Exercise:
Find each line containing the string "hidden". Copy it.

Stored data:

>>

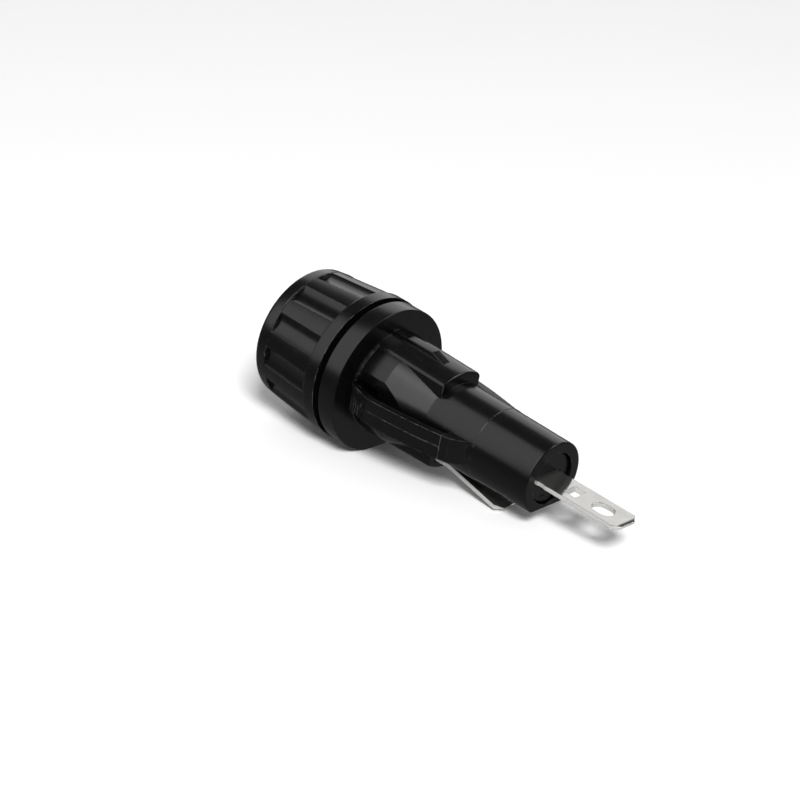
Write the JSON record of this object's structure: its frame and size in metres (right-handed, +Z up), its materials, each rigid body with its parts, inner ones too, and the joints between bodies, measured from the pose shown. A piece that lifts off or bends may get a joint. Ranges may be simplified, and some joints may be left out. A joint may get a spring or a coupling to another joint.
{
  "type": "cartridge fuse holder",
  "caption": "Snap-in panel fuse holder with a fluted bayonet cap, a keyed tapering barrel, two springy arms, and a quick-connect tab at its rear and side.",
  "frame": {"origin": "on the barrel's axis, in the face of the flange that rests on the panel", "axes": "+X along the axis, from the cap to the rear terminal; +Z up through the long key rib; +Y across the snap arms"},
  "size_m": [0.0796, 0.0284, 0.0284],
  "materials": {
    "black_plastic": "satin moulded plastic",
    "tinned_metal": "bright tin plate on brass",
    "plated_brass": "nickel plate on brass",
    "spring_steel": "drawn wire",
    "fuse_glass": "clear"
  },
  "bodies": {
    "holder": {"holder_body": "black_plastic", "rear_plug": "black_plastic", "rear_terminal": "tinned_metal", "side_terminal": "tinned_metal", "front_contact_ring": "plated_brass", "rear_contact_cup": "plated_brass", "rear_spring": "spring_steel"},
    "arm_left": {"snap_arm_left": "black_plastic"},
    "arm_right": {"snap_arm_right": "black_plastic"},
    "fuse": {"fuse_cap_front": "plated_brass", "fuse_cap_rear": "plated_brass", "fuse_tube": "fuse_glass", "fuse_element": "spring_steel"},
    "cap": {"cap_knob": "black_plastic", "bayonet_sleeve": "black_plastic", "front_clip": "plated_brass"}
  },
  "joints": [
    {"name": "cap_slide", "type": "slide", "parent": "holder", "child": "fuse", "axis": [1, 0, 0], "range_m": [-0.042, 0.0005], "deforming": ["rear_spring"]},
    {"name": "cap_turn", "type": "hinge", "parent": "fuse", "child": "cap", "pos_m": [0, 0, 0], "axis": [1, 0, 0], "range_deg": [0, 45]},
    {"name": "arm_left_bend", "type": "hinge", "parent": "holder", "child": "arm_left", "pos_m": [0.0218, -0.0091, 0], "axis": [0, 0, -1], "range_deg": [0, 5], "stiffness_Nm_per_rad": 0.5},
    {"name": "arm_right_bend", "type": "hinge", "parent": "holder", "child": "arm_right", "pos_m": [0.0218, 0.0091, 0], "axis": [0, 0, 1], "range_deg": [0, 5], "stiffness_Nm_per_rad": 0.5}
  ]
}
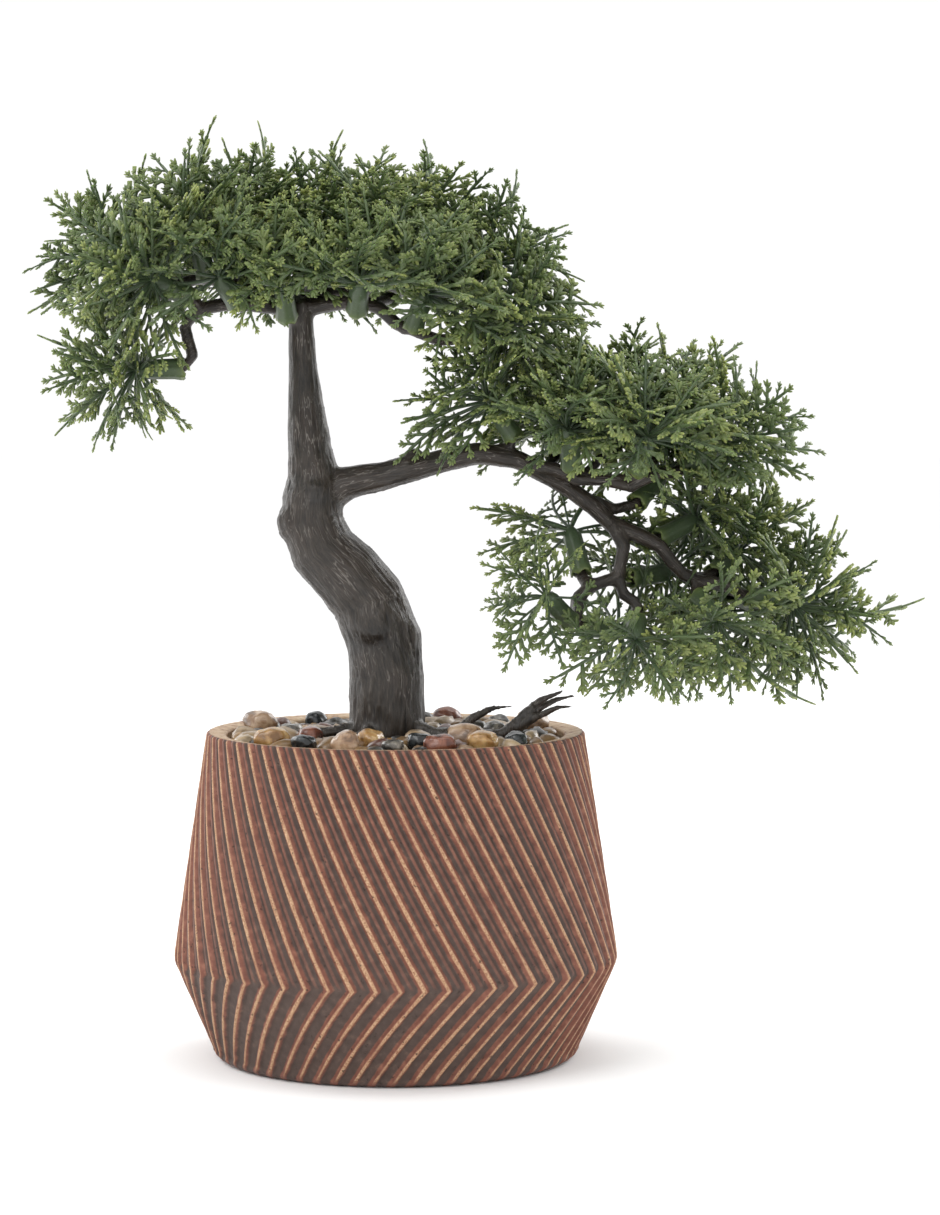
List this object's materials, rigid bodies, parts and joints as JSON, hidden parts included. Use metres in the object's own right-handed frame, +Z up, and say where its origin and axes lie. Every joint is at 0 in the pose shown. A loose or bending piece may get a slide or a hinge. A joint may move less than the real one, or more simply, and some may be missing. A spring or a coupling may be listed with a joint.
{
  "type": "bonsai tree in a pot",
  "caption": "Small artificial bonsai with a bent trunk and push-on leaf sprays, set in polished gravel in a shouldered pot with chevron ribs.",
  "frame": {"origin": "centre of the pot's flat underside, on the pot's axis", "axes": "+Z up along the pot's axis; the side limb reaches out to +X; the front is -Y"},
  "size_m": [0.2344, 0.1235, 0.2507],
  "materials": {
    "ribbed_ceramic": "matt reactive glaze: cream rubbed rib crests, red-brown rib sides, taupe grooves",
    "pulp_filler": "rough, hidden under the gravel",
    "gravel": "packed small polished gravel",
    "bark_plastic": "moulded bark grain, satin, dark grey brown",
    "leaf_plastic": "soft satin green, yellower at the leaf tips",
    "ochre_stone": "polished, slightly translucent ochre",
    "black_stone": "polished near-black",
    "tan_stone": "polished tan with cream bands",
    "grey_stone": "polished warm grey",
    "russet_stone": "polished reddish brown"
  },
  "bodies": {
    "root": {"filler_block": "pulp_filler", "gravel_bed": "gravel", "pot": "ribbed_ceramic", "spray_crown_back": "leaf_plastic", "spray_crown_back_left": "leaf_plastic", "spray_crown_back_right": "leaf_plastic", "spray_crown_far_left": "leaf_plastic", "spray_crown_far_left_low": "leaf_plastic", "spray_crown_far_right": "leaf_plastic", "spray_crown_front": "leaf_plastic", "spray_crown_front_left": "leaf_plastic", "spray_crown_front_right": "leaf_plastic", "spray_crown_left_front": "leaf_plastic", "spray_crown_left_low": "leaf_plastic", "spray_crown_left_top": "leaf_plastic", "spray_crown_right_front": "leaf_plastic", "spray_crown_right_front_top": "leaf_plastic", "spray_crown_right_low": "leaf_plastic", "spray_crown_right_top": "leaf_plastic", "spray_crown_top": "leaf_plastic", "spray_fork_back": "leaf_plastic", "spray_hanging_left": "leaf_plastic", "spray_hanging_low": "leaf_plastic", "spray_hanging_right": "leaf_plastic", "spray_hanging_top": "leaf_plastic", "spray_limb_back": "leaf_plastic", "spray_limb_back_high": "leaf_plastic", "spray_limb_tip": "leaf_plastic", "spray_limb_tip_back": "leaf_plastic", "spray_limb_under": "leaf_plastic", "spray_pad_back_left": "leaf_plastic", "spray_pad_back_right": "leaf_plastic", "spray_pad_front": "leaf_plastic", "spray_pad_front_left": "leaf_plastic", "spray_pad_inner": "leaf_plastic", "spray_pad_right": "leaf_plastic", "spray_pad_right_top": "leaf_plastic", "spray_pad_top": "leaf_plastic", "stone_01": "ochre_stone", "stone_02": "black_stone", "stone_03": "tan_stone", "stone_04": "grey_stone", "stone_05": "russet_stone", "stone_06": "ochre_stone", "stone_07": "black_stone", "stone_08": "tan_stone", "stone_09": "grey_stone", "stone_10": "russet_stone", "stone_11": "ochre_stone", "stone_12": "black_stone", "stone_13": "tan_stone", "stone_14": "grey_stone", "stone_15": "russet_stone", "stone_16": "ochre_stone", "stone_17": "black_stone", "stone_18": "tan_stone", "stone_19": "grey_stone", "stone_20": "russet_stone", "stone_21": "ochre_stone", "trunk": "bark_plastic"}
  },
  "joints": []
}
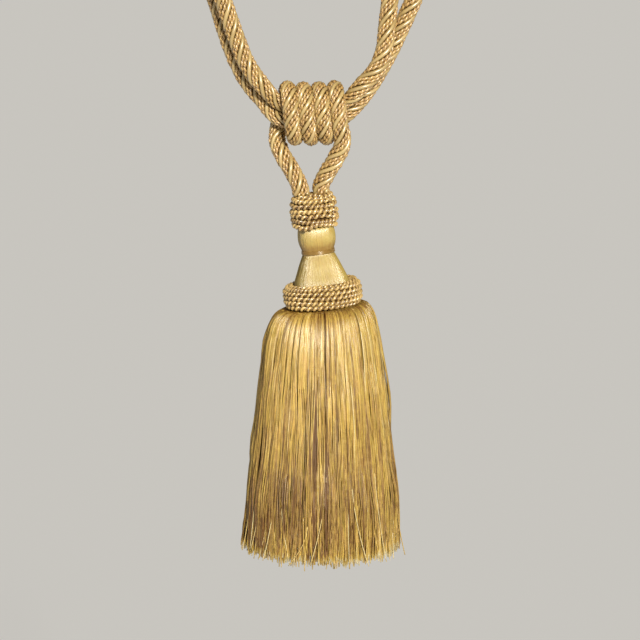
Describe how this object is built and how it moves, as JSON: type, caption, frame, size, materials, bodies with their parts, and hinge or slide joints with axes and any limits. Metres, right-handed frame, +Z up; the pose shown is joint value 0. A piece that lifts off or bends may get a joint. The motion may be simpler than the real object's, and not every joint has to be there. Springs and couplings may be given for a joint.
{
  "type": "curtain tieback tassel",
  "caption": "Doubled twisted rope with an end loop at each side and a fringed tassel hung from a wound knot, for holding back a curtain.",
  "frame": {"origin": "midway between the crowns of the two end loops, where hooks on the wall hold them, at the part's top edge", "axes": "+Z up, +X from the left loop to the right one as seen from the front, +Y to the back; the tassel hangs down -Z"},
  "size_m": [0.1289, 0.0792, 0.3195],
  "materials": {
    "rope": "satin twisted rope",
    "wound_cord": "wound twisted cord",
    "satin": "smooth satin thread",
    "tie": "satin thread",
    "fringe": "cut rayon yarn"
  },
  "bodies": {
    "root": {"embrace_rope": "rope", "hanger_rope": "rope", "collar": "wound_cord", "head": "satin", "waist_tie": "tie", "ruff": "wound_cord", "skirt": "fringe"}
  },
  "joints": []
}
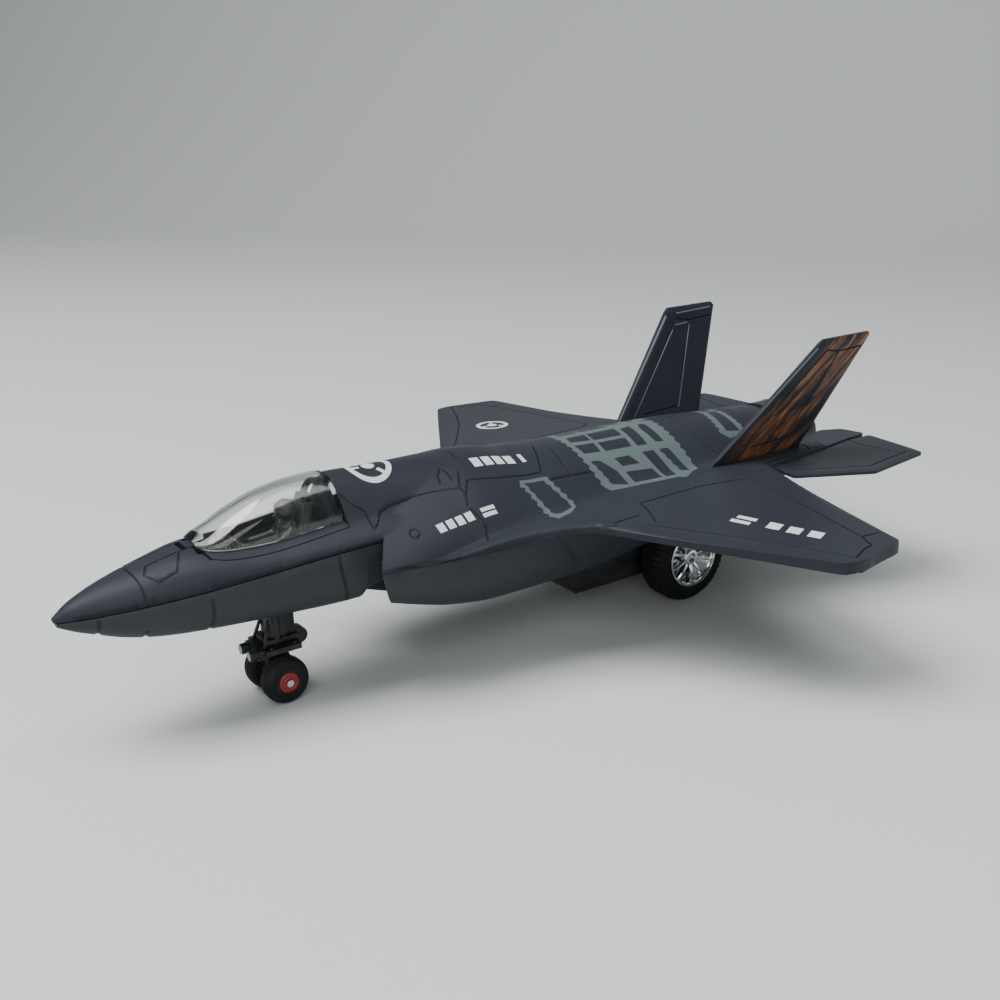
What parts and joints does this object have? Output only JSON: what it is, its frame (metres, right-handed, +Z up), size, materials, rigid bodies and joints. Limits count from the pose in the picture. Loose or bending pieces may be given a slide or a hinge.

<<

Complete response:
List this object's materials, rigid bodies, parts and joints as JSON, hidden parts included. Use metres in the object's own right-handed frame, +Z up, and say where its origin and axes lie. Every joint is at 0 in the pose shown. A loose or bending piece may get a slide or a hinge. A joint may move less than the real one, or more simply, and some may be missing. A spring or a coupling may be listed with a joint.
    "pulp_filler": "rough, hidden under the gravel",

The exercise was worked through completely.